Demikianlah, ada relasi kuat antara industrialisasi sebagai pemicu pertumbuhan ekonomi, kerusakan lingkungan, bumi, dan ekistensi peradaban. Industrialisasi telah melahirkan banyak kepentingan ekonomi. Negara negara industri maju seperti Amerika Serikat dan negara negara di Eropa berkembang dan  mencapai tingkat perekonomian yang mapan karena digerakkan oleh roda industrialisasi yang sangat bergantung pada sumber energi yang berasal dari fosil minyak bumi dan batu bara yang mana itu semua telah mengakibatkan munculnya dan terkonsentrasinya emisi karbon dioksida (CO2) di atmosfer bumi yang merusak lingkungan hidup (human environment). Seperti dikatakan Prof Emil Salim (2010), bergulirlah roda perekonomian yang saling mengaitkan, industri, minyak bumi, batubara, kapital, industri otomotif, dan sebagainya dimana semua rentetan yang menggerakkan modernisasi itu bertumpu  pada fosil minyak bumi dan batubara. Human environment telah berubah, dan lingkungan hidup bukan hanya diubah oleh manusia tapi dihancurkan oleh keserakahan manusia. Pertanyaannya, masihkah dunia bisa berharap untuk meninjau kembali cara membangun bumi jika dunia utamanya negara negara industri maju yang selama berabad abad sejak revolusi industri di Inggris tahun 1750 telah menikmati manisnya dan renyahnya industrialisasi yang bertumpu pada sumber energi fosil minyak bumi dan batu bara sebagai penggerak roda industrialisasi untuk mengeluarkan kebijakan untuk menyetop, bahkan melarang pemakaian fosil minyak bumi dan batu bara itu? Masihkah dunia bisa berharap untuk meninjau kembali proses pembangunan yang berkembang selama ini agar tidak merusak keseimbangan ekosistem jika negara-negara industri maju yang mapan itu masih terkungkung oleh cara berfikir jangka pendek kepentingan ekonomi semata tanpa berfikir jauh kedepan demi keberlangsungan eksistensi peradaban umat manusia dan semesta itu?

Untuk itu, harus ada gerakan lingkungan atau lembaga lembaga internasional lain diluar lembaga lembaga mapan yang sangat hegemonik seperti World Bank, IMF, UNDP, dan WTO  untuk membahas kerusakan  ekologi dan perubahan iklim dan menekan negara negara industri dan lembaga lembaga yang hegomonik tersebut untuk membicarakan dan meratifikasi aturan aturan yang mengikat secara internasional terkait isu kerusakan ekologi dan climate change (perubahan iklim) termasuk meratifikasi aturan agar mekanisme harga menyentuh atau menanggung biaya lingkungan.

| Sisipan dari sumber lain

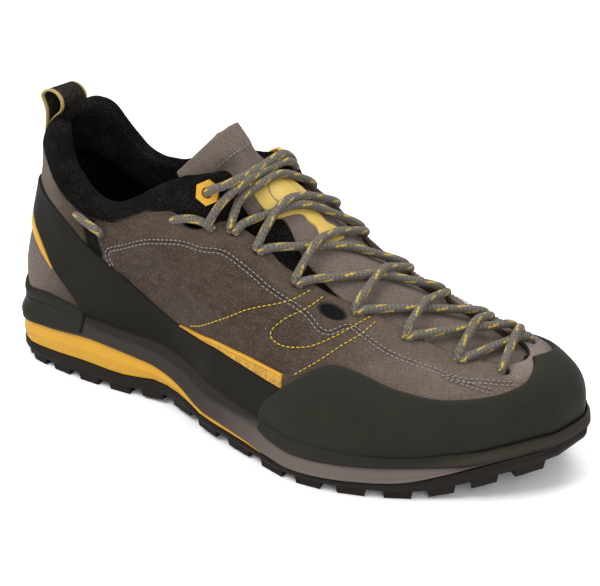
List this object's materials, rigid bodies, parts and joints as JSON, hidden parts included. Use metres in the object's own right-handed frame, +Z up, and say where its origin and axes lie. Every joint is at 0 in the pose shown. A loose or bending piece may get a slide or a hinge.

Selama dunia masih tetap terkoptasi dan didikte oleh lembaga lembaga ekonomi yang hegomonik yang mengatur tata ekonomi internasional dan bekerja dalam ekonomi yang terdistorsi (distorted economy) dan selama lembaga lembaga ekonomi itu dikendalikan oleh interest group negara negara industri maju yang telah menikmati hasil industrialisasi berbasiskan fosil minyak bumi dan batu bara, maka selama itu pula impian membangun bumi, melestarikan lingkungan, dan peradaban yang menyejahterakan umat manusia hanyalah menjadi sebuah ilusi belaka? Wallahua’lam.

(Sumber gambar: http://stollmeyer.eu/)

Referensi:

Daniel Murdiyarso (2010).  Perubahan iklim: dari obrolan warung kopi ke meja perundingan. Prisma, Vol.29, No.2, P. 23-33.

Emil Salim (2010). Paradigma pembangunan berkelanjutan, dalam Pembangunan Berkelanjutan Peran & Kontribusi Emil Salim. Iwan J Azis. Dkk (Editor). Penerbit Gramedia.

Emil Salim (2010). Hadapi perubahan iklim seperti berperang. Prisma, Vol.29, No.2, P.71-80.

Ismid Hadad (2010). Perubahan iklim dan pembangunan berkelanjutan. Prisma, Vol.29, No.2, P.3-22

Mohammad Sihab (2000). Ekonomi Politik Orde Baru, Status Quo dan masa depan Reformasi. Journal Ekonomi dan Bisnis Th.5. No1, Januari.

Mubariq Ahmad (2010). Ekonomi perubahan iklim. Dari kegagalan pasar menuju ekonomi rendah karbon. Prisma, Vol.29, No.2, P.38-52.